Some, of course, knew the truth. But they, too, congratulated Azita. Having a made-up son was better than none, and people complimented her on her ingenuity. When Azita traveled back to her province — a more conservative place than Kabul — she took Mehran with her. In the company of her 6-year-old son, she found she was met with more approval.
The switch also satisfied Azita's husband. Tongues would now cease to wag about this unlucky man burdened with four daughters, who would need to find husbands for all of them and have his line end with him. In Pashto, Afghanistan's second official language, there is even a deprecating name for a man who has no sons: He is a meraat, referring to the system where an inheritance, such as land assets, is almost exclusively passed on through a male lineage. But since the family's youngest took on the role of a son, the child has become a source of pride to her father. Mehran's revised status has also afforded her siblings considerably more freedom, as they can leave the house, go to the playground, and even wander to the next block, if Mehran is along as an escort.

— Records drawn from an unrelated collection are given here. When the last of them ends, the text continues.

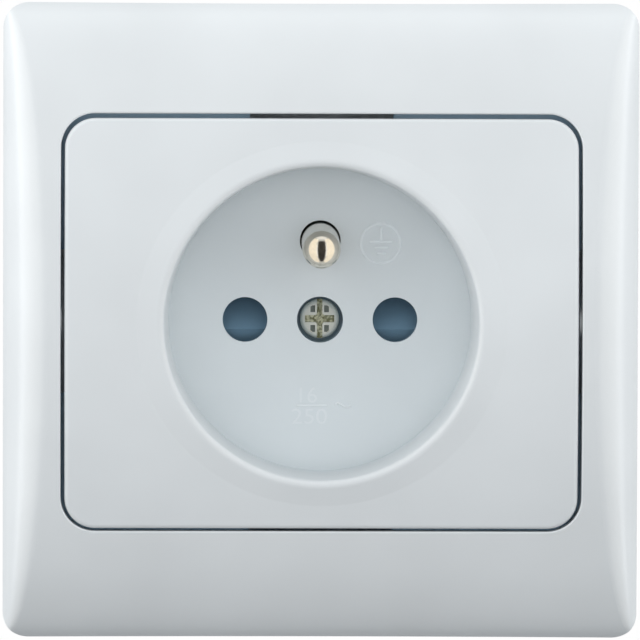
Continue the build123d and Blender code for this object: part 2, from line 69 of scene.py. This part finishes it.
# The signs raised on the well floor, which lies this far behind the wall plane
WELL_FLOOR_Y = 4.0 * MM
RELIEF = 0.12 * MM
LINE = 0.36 * MM
THIN_LINE = 0.28 * MM
LINE_ROUNDING = 0.35
EARTH_RING_RADIUS = 2.5 * MM
EARTH_STEM_HEIGHT = 1.7 * MM
EARTH_BARS = {
    "long": (EARTH_LONG_BAR_PX, 3.0 * MM),
    "middle": (EARTH_MIDDLE_BAR_PX, 1.9 * MM),
    "short": (EARTH_SHORT_BAR_PX, 1.2 * MM),
}
CURRENT_SIZE = (2.2 * MM, 2.0 * MM)
RATING_BAR_WIDTH = 3.9 * MM
VOLTAGE_SIZE = (4.5 * MM, 1.95 * MM)
WAVE_SIZE = (1.9 * MM, 0.5 * MM)
WAVE_CREST = 1.7

# The coil that stands for the shutter's spring
SPRING_WIRE = 0.45 * MM
SPRING_TURNS = 5
WIRE_SIDES = 12
COIL_STEPS = 28

# Where shade is painted: the gap round the plate, the well, the holes behind it and the screw's head
PLATE_GAP = 0.52 * MM
LEDGE_DEPTH = 5.0 * MM
WELL_SHADE_START = 4.0 * MM
WELL_SHADE_FULL = 0.5 * MM
HOLE_EDGE = 0.2 * MM
SCREW_FLAT_RADIUS = 1.9 * MM
SCREW_SLOT_HALF_WIDTH = 0.36 * MM
SCREW_MARK_DEPTH = 0.1 * MM
SCREW_SLOT_DEPTH = 0.65 * MM

# Painted shades that multiply a colour, and painted shade and glint colours that replace it
GAP_SHADE = (0.50, 0.70, 0.86)
WELL_SHADE = (0.97, 1.0, 1.01)
HOLE_SHADE = (0.50, 0.62, 0.70)
SLATE_PAINTED_SHADE = (0.30, 0.34, 0.34)
OLIVE_PAINTED_SHADE = (0.30, 0.30, 0.16)
BRASSY_PAINTED_GLINT = (0.95, 0.94, 0.70)

# The studio: where its softboxes point, its whites and its darks
SOCKET_MIDDLE = Vector((0, 0, 0))
COOL_WHITE = (0.94, 0.985, 1.005)
WARM_WHITE = (1.0, 0.93, 0.81)
WARM_BLACK = (0.035, 0.03, 0.025)
FLOOR_DARK = (0.90, 0.90, 0.90)
FLOOR_PALE = (0.94, 0.94, 0.94)
FLOOR_BOUNCE = (0.27, 0.28, 0.29)


def box_of(node):
    """The low and high corner of a CAD node."""
    corners = [Vector(corner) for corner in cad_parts[node].bound_box]
    return Vector(map(min, *corners)), Vector(map(max, *corners))


def on_floor(pixel):
    """The place on the well floor that a pixel of the photograph shows."""
    right = (pixel[0] - CONTACT_CENTRE_PX[0]) / PX_PER_MM * MM
    up = (CONTACT_CENTRE_PX[1] - pixel[1]) / PX_PER_MM * MM
    return Vector((right, WELL_FLOOR_Y, up))


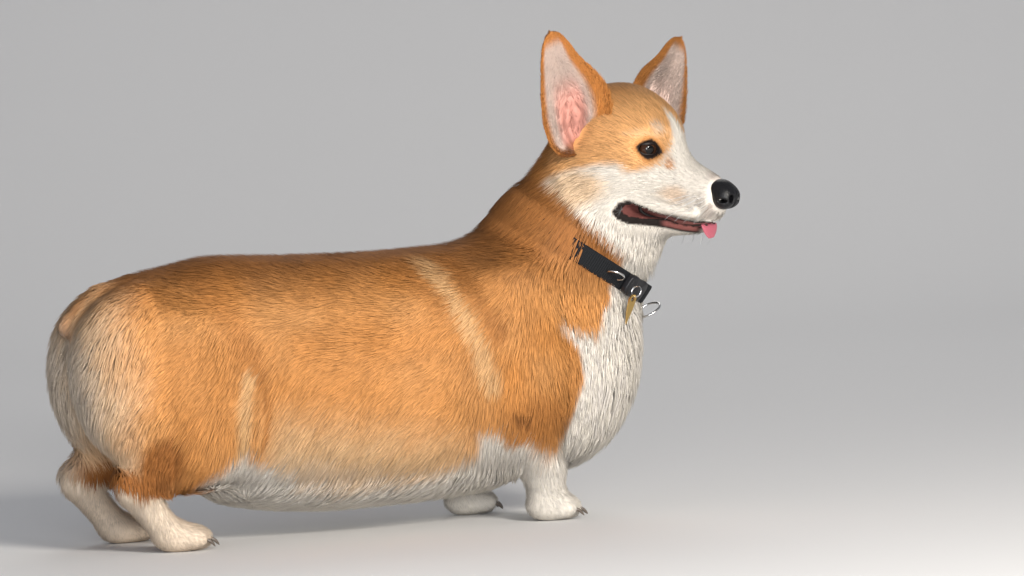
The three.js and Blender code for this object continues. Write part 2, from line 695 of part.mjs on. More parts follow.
function coatLocks() {
  const random = randomFrom(7);
  const vary = (v, share = 0.16) => v * (1 + share * (2 * random() - 1));
  const made = [];
  const place = (root, flow, { long, wide, thick }) => {
    const stray = add(flow, [0, random() - 0.5, 0], 0.3);
    made.push(lockSolid(root, stray, { long: vary(long), wide: vary(wide, 0.1), thick }));
  };
  for (const patch of PATCHES)
    for (let r = 0; r < patch.rows; r++)
      for (let c = 0; c < patch.columns; c++) {
        const across = (c + 0.5 * (r % 2) + 0.1 * random()) / (patch.columns - 0.5);
        const up = (r + 0.3 * random()) / (patch.rows - 1);
        const way = towards(mix(...patch.turn, across), mix(...patch.rise, up));
        place(rootOf(patch.from, way), patch.flow, patch);
      }
  for (const side of [-1, 1]) {
    for (let i = 0; i < FRINGE.count; i++) {
      const x = mix(FRINGE.from, FRINGE.to, (i + 0.3 * random()) / (FRINGE.count - 1));
      const way = [0, side * Math.cos(rad(FRINGE.rise)), Math.sin(rad(FRINGE.rise))];
      place(rootOf([x, 0, 120], way), [FRINGE.flow[0], side * 0.35, FRINGE.flow[2]], FRINGE);
    }
    for (let i = 0; i < CHEEK.count; i++) {
      const angle = rad(mix(CHEEK.from, CHEEK.to, i / (CHEEK.count - 1)));
      const way = head.way([-0.25, side * Math.cos(angle), -Math.sin(angle) - 0.25]);
      place(rootOf(head.out([-58, 0, -34]), unit(way)), head.way(CHEEK.flow), CHEEK);
    }
  }
  return made;
}
const locks = coatLocks().reduce((all, one) => all.add(one));

// Trunk, cut into chest, torso, rump and neck
const even = (step) => () => step;
const ground = beyond([0, 0, 0], [0, 0, 1]);
const TRUNK_GRID = [planes(-323, 330, even(26)), planes(-154, 152, even(22)), planes(-20, 420, even(22))];
const bodySolid = solidOf(surfaceOf(body, TRUNK_GRID)).add(locks).intersect(ground);

const NECK_CUT = { at: COLLAR.at, normal: COLLAR.normal };
const TAIL_CUT = { at: [-262, 0, 228], radii: [24, 20, 30], pitch: -50 };
const TAIL_GRID = [planes(-318, -210, even(9)), planes(-42, 42, even(9)), planes(176, 280, even(9))];
const HEAD_CUT = { at: head.out([-46, 0, -40]), normal: head.way([0.75, 0, 0.66]) };
const CHEST_CUT = { at: [172, 0, 150], normal: [1, 0, -0.12] };
const RUMP_CUT = { at: [-126, 0, 150], normal: [-1, 0, -0.1] };

function sliced(solid, { at, normal }) {
  return {
    ahead: solid.intersect(beyond(add(at, unit(normal), GAP / 2), normal)),
    behind: solid.subtract(beyond(add(at, unit(normal), -GAP / 2), normal)),
  };
}

// Each leg is cut from the trunk along a rounded shape that follows its own muscle.
const legCutters = {
  front_leg_left: frontCutter(FRONT.left),
  front_leg_right: frontCutter(FRONT.right),
  hind_leg_left: hindCutter(HIND.left),
  hind_leg_right: hindCutter(HIND.right),
};
function frontCutter({ side, x }) {
  return (grow) => ball([x - 16, side * 84, 62], [60, 56, 76], { grow });
}
function hindCutter({ side, x }) {
  return (grow) => ball([x - 4, side * 92, 92], [92, 76, 112], { grow });
}

const finished = new Map();

const trunkSolid = sliced(sliced(bodySolid, HEAD_CUT).behind, NECK_CUT);
finished.set("neck", largest(trunkSolid.ahead));
let rest = trunkSolid.behind;
for (const cutterOf of Object.values(legCutters)) rest = rest.subtract(cutterOf(CUT_GAP));
const chestCut = sliced(rest, CHEST_CUT);
const rumpCut = sliced(chestCut.behind, RUMP_CUT);
finished.set("chest", largest(chestCut.ahead));
finished.set("torso", largest(rumpCut.behind));
const tailCutter = (grow) => ball(TAIL_CUT.at, TAIL_CUT.radii, { grow, pitch: TAIL_CUT.pitch, around: 16 });
finished.set("rump", largest(rumpCut.ahead.subtract(tailCutter(CUT_GAP))));
finished.set("tail", largest(solidOf(surfaceOf(body, TAIL_GRID)).intersect(tailCutter(0))));

// Legs and paws, at a finer step than the trunk
const WRIST = 27;
for (const [name, cutterOf] of Object.entries(legCutters)) {
  const { x, side } = (name.startsWith("front") ? FRONT : HIND)[name.split("_")[2]];
  const across = (v) => (Math.abs(Math.abs(v) - STANCE_HALF) < 26 ? 9 : 15);
  const grid = [
    planes(x - 116, x + 100, (v) => (Math.abs(v - x) < 40 ? 10 : 15)),
    side > 0 ? planes(-14, 160, across) : planes(-160, 14, across),
    planes(-14, 240, (v) => (v < 34 ? 9 : v < 80 ? 11 : 19)),
  ];
  const whole = solidOf(surfaceOf(body, grid)).add(locks).intersect(ground).intersect(cutterOf(0));
  const cut = sliced(largest(whole), { at: [0, 0, WRIST], normal: [0, 0, 1] });
  finished.set(name, largest(cut.ahead));
  finished.set(name.replace("leg", "paw"), largest(cut.behind));
}

// Head with its ears, eyes, nose, jaw and tongue
const HEAD_GRID = [
  planes(-136, 92, (v) => (v < -60 ? 16 : v < -22 ? 11 : 7.6)),
  planes(-100, 100, (v) => (Math.abs(v + 4) < 42 ? 8.2 : 14)),
  planes(-132, 86, (v) => (v < -92 ? 14 : v < 12 ? 8 : 12)),
];
const headSurface = surfaceOf((p) => body(head.out(p)), HEAD_GRID).applyMatrix4(head.matrix);
let headSolid = largest(sliced(solidOf(headSurface).add(locks), HEAD_CUT).ahead);

const EAR_CUT = { share: 0.62, radii: [62, 58, 62] };
for (const ear of Object.values(EARS)) headSolid = headSolid.add(earSolid(ear));
for (const [name, ear] of Object.entries(EARS)) {
  const middle = add(add(ear.root, sub(ear.tip, ear.root), EAR_CUT.share), [0, ear.side * 4, 6]);
  const cut = part(headSolid, (grow) => ball(middle, EAR_CUT.radii, { grow, frame: head }));
  finished.set("ear_" + name, cut.inside);
  headSolid = cut.rest;
}

const sides = { left: 1, right: -1 };
for (const [name, side] of Object.entries(sides)) {
  const r = EYE.radius + LID.proud;
  const lid = ball(eyeCentre(side), [r, r, r], { around: 16, tall: 9, frame: head });
  headSolid = headSolid.add(lid).subtract(almond(side)).subtract(eyeBall(side, GAP));
  finished.set("eye_" + name, eyeBall(side, 0));
}

const NOSE_STEP = 4.6;
const noseGrid = [NOSE.x, 0, NOSE.z].map((v) => planes(v - 24, v + 24, even(NOSE_STEP)));
const noseGrown = (grow) => solidOf(surfaceOf((p) => noseForm(p) - grow, noseGrid).applyMatrix4(head.matrix));
const noseFront = beyond(head.out([NOSE.x - 8, 0, NOSE.z]), head.way([1, 0, 0.2]));
const noseSolid = noseGrown(0).subtract(nostril(1)).subtract(nostril(-1));
finished.set("nose", largest(noseSolid.intersect(noseFront)));
headSolid = headSolid.subtract(noseGrown(2 * GAP));

headSolid = headSolid.subtract(mouthGap()).subtract(tongueSolid(GAP + 0.1));
const jawCut = { inside: headSolid.intersect(jawBlock(0)), rest: headSolid.subtract(jawBlock(GAP)) };
finished.set("head", largest(jawCut.rest));
finished.set("lower_jaw", largest(jawCut.inside));
finished.set("tongue", tongueSolid(0));

// Collar set: strap, side-release buckle, wire loop, half ring and pointed tag
const BUCKLE = { turn: -52, long: 34, wide: 21, thick: 7 };
const RINGS = {
  collar_loop: { turn: -75, radius: 9, wire: 1, place: [0, 0, 1], tilt: [62, 0, 0] },
  collar_ring: { turn: -19, radius: 12, wire: 1.1, place: [0, -11, 7], tilt: [30, 20, 0] },
  tag_ring: { turn: -58, radius: 5, wire: 0.9, place: [0, -2, 12.4], tilt: [0, 90, 0] },
};
const TAG = { turn: -58, long: 27, wide: 9, thick: 1.5, hole: 2.4, place: [0, -9.5, 13.4], swing: 28 };

function ringSolid({ turn, radius, wire, place, tilt }, grow) {
  return onCollar(new THREE.TorusGeometry(radius, wire + grow, 6, 18), turn, place, tilt);
}
function buckleSolid(grow) {
  const long = BUCKLE.long + 2 * grow;
  const wide = BUCKLE.wide + 2 * grow;
  const shape = new THREE.Shape();
  shape.absellipse(0, 0, long / 2, wide / 2, 0, 2 * Math.PI);
  const outline = new THREE.Shape(
    shape.getPoints(8).map((p) => {
      const square = Math.max(Math.abs(p.x) / (long / 2), Math.abs(p.y) / (wide / 2));
      return p.multiplyScalar(0.94 / Math.max(square, 0.78));
    }),
  );
  const g = new THREE.ExtrudeGeometry(outline, { depth: BUCKLE.thick + 2 * grow, bevelEnabled: false });
  return onCollar(g, BUCKLE.turn, [0, 0, COLLAR.outer + GAP - grow]);
}
function tagSolid(grow) {
  const shape = new THREE.Shape();
  const [half, long] = [TAG.wide / 2 + grow, TAG.long + grow];
  shape.moveTo(-half, grow);
  shape.lineTo(0, -long);
  shape.lineTo(half, grow);
  shape.absarc(0, grow, half, 0, Math.PI);
  const hole = new THREE.Path();
  hole.absarc(0, 0, TAG.hole - grow, 0, 2 * Math.PI, true);
  shape.holes.push(hole);
  const depth = TAG.thick + 2 * grow;
  const g = new THREE.ExtrudeGeometry(shape, { depth, bevelEnabled: false, curveSegments: 8 });
  return onCollar(g.translate(0, 0, -TAG.thick / 2 - grow), TAG.turn, TAG.place, [0, 0, TAG.swing]);
}

const collarSet = new Map([
  ["collar_strap", collarBand(COLLAR.inner, COLLAR.outer, COLLAR.half).subtract(buckleSolid(GAP))],
  ["collar_buckle", buckleSolid(0)],
  ["collar_tag", tagSolid(0)],
  ...Object.entries(RINGS).map(([name, ring]) => [name, ringSolid(ring, 0)]),
]);
const collarRoom = [
  collarBand(COLLAR.inner - GAP, 14, COLLAR.half + GAP),
  buckleSolid(GAP),
  tagSolid(GAP),
  ...Object.values(RINGS).map((ring) => ringSolid(ring, GAP)),
];
for (const name of ["neck", "chest", "torso", "head"]) {
  let solid = finished.get(name);
  for (const room of collarRoom) solid = solid.subtract(room);
  finished.set(name, largest(solid));
}
const ringRoom = Object.values(RINGS).map((ring) => ringSolid(ring, GAP));
for (const [name, solid] of collarSet) {
  const threaded = name in RINGS ? solid : ringRoom.reduce((made, room) => made.subtract(room), solid);
  finished.set(name, largest(threaded));
}

// The group shows the dog with its paws on the floor, centred under its own outline.
const COLOURS = {
  red: [0xc98a4b, 0.9],
  white: [0xe6ddd0, 0.9],
  dark: [0x17130f, 0.25],
  nose: [0x141414, 0.45],
  tongue: [0xb0505c, 0.5],
  webbing: [0x15171b, 0.7],
  steel: [0xb9bcc0, 0.3],
  brass: [0xb08a3e, 0.35],
};
function finish(key) {
  const [color, roughness] = COLOURS[key];
  return new THREE.MeshStandardMaterial({ color, roughness, metalness: 0 });
}
const FINISH_BY_NAME = [
  [/ring|loop/, "steel"],
  [/tag/, "brass"],
  [/collar/, "webbing"],
  [/paw|chest|jaw/, "white"],
  [/eye/, "dark"],
  [/nose/, "nose"],
  [/tongue/, "tongue"],
  [/./, "red"],
];
const finishOf = (name) => FINISH_BY_NAME.find(([words]) => words.test(name))[1];

function geometryOf(solid) {
  const { vertProperties, triVerts } = solid.getMesh();
  const geometry = new THREE.BufferGeometry();
  geometry.setAttribute("position", new THREE.BufferAttribute(vertProperties, 3));
  geometry.setIndex(new THREE.BufferAttribute(triVerts, 1));
  return geometry;
}

const outline = new THREE.Box3();
for (const solid of finished.values()) {
  const { min, max } = solid.boundingBox();
  outline.union(new THREE.Box3(new THREE.Vector3(...min), new THREE.Vector3(...max)));
}
const centre = outline.getCenter(new THREE.Vector3());

const model = new THREE.Group();
for (const [name, solid] of finished) {
  const placed = geometryOf(solid).translate(-centre.x, -centre.y, -outline.min.z);
  const mesh = new THREE.Mesh(geometryOf(largest(solidOf(placed))), finish(finishOf(name)));
  mesh.name = name;
  model.add(mesh);
}

export default model;
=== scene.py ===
import math
from itertools import product

import bpy
import numpy as np
from bpy.props import FloatProperty, FloatVectorProperty, IntProperty, PointerProperty
from mathutils import Matrix, Vector


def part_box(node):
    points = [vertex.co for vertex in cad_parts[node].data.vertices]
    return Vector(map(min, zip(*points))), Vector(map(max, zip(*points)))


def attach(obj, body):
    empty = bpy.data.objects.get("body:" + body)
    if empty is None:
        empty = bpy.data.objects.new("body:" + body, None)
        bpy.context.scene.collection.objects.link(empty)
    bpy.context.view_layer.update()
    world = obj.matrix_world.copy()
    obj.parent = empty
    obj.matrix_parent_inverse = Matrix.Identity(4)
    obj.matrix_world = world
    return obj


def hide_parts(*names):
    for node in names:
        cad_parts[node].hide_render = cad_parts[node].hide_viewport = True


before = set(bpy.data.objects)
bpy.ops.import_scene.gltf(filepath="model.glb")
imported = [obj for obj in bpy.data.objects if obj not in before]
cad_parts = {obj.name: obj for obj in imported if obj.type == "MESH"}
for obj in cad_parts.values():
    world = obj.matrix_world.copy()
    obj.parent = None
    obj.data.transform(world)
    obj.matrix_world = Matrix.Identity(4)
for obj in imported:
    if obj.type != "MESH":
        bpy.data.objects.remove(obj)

bl_info = {
    "name": "Pembroke Welsh corgi",
    "version": (1, 0, 0),
    "blender": (4, 5, 0),
    "location": "3D View > Sidebar > Corgi",
    "description": "Skin, coat, face and collar of a standing corgi, built over its packed solids",
    "category": "Object",
}

# The dog's own frame is in millimetres: +X from tail to chest, +Y to its left, +Z up, paws on z = 0.
BACK_HEIGHT = 260.0
BELLY_HEIGHT = 24.0
LONG_COAT = 7.0
BODY_HALF_WIDTH = 112.0
RUMP_X = -284.0
CHEST_X = 280.0
STANCE_HALF = 58.0
HIP_X = -191.0
HEAD_AT = (289.0, -59.0, 337.0)
HEAD_TURN = {"yaw": -50.0, "pitch": 10.0, "roll": 2.0}
# Eyes: place in the head's frame, radius, degrees that they look outwards and how far they stand out
EYE = {"x": 3.0, "y": 27.5, "z": 0.0, "radius": 11.0, "look": 37.0, "show": 2.0}
LID = {"half": 10.4, "tall": 7.6, "tilt": 10.0}
NOSE_AT = (70.0, 0.0, -35.0)
FRONT_LEGS = ((1.0, 112.0), (-1.0, 157.0))
HIND_LEGS = ((1.0, -213.0), (-1.0, -190.0))
COLLAR_AT = (216.0, -8.0, 245.0)
COLLAR_WAY = (0.57, -0.15, 0.82)
COLLAR_HALF = 9.5
COLLAR_DEPTHS = (-4.2, -1.2)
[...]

There was one additional reason for the transition. Azita says it with a burst of low laughter, leaning in a little closer to disclose her small act of rebellion: "I wanted to show my youngest what life is like on the other side."
That life can include flying a kite, running as fast as you can, laughing hysterically, jumping up and down because it feels good, climbing trees to feel the thrill of hanging on. It is to speak to another boy, to sit with your father and his friends, to ride in the front seat of a car and watch people out on the street. To look them in the eye. To speak up without fear and to be listened to, and rarely have anyone question why you are out on your own in comfortable clothes that allow for any kind of movement. All unthinkable for an Afghan girl.
But what will happen when puberty hits?
"You mean when he grows up?" Azita says, her hands tracing the shape of a woman in the air. "It's not a problem. We change her into a girl again."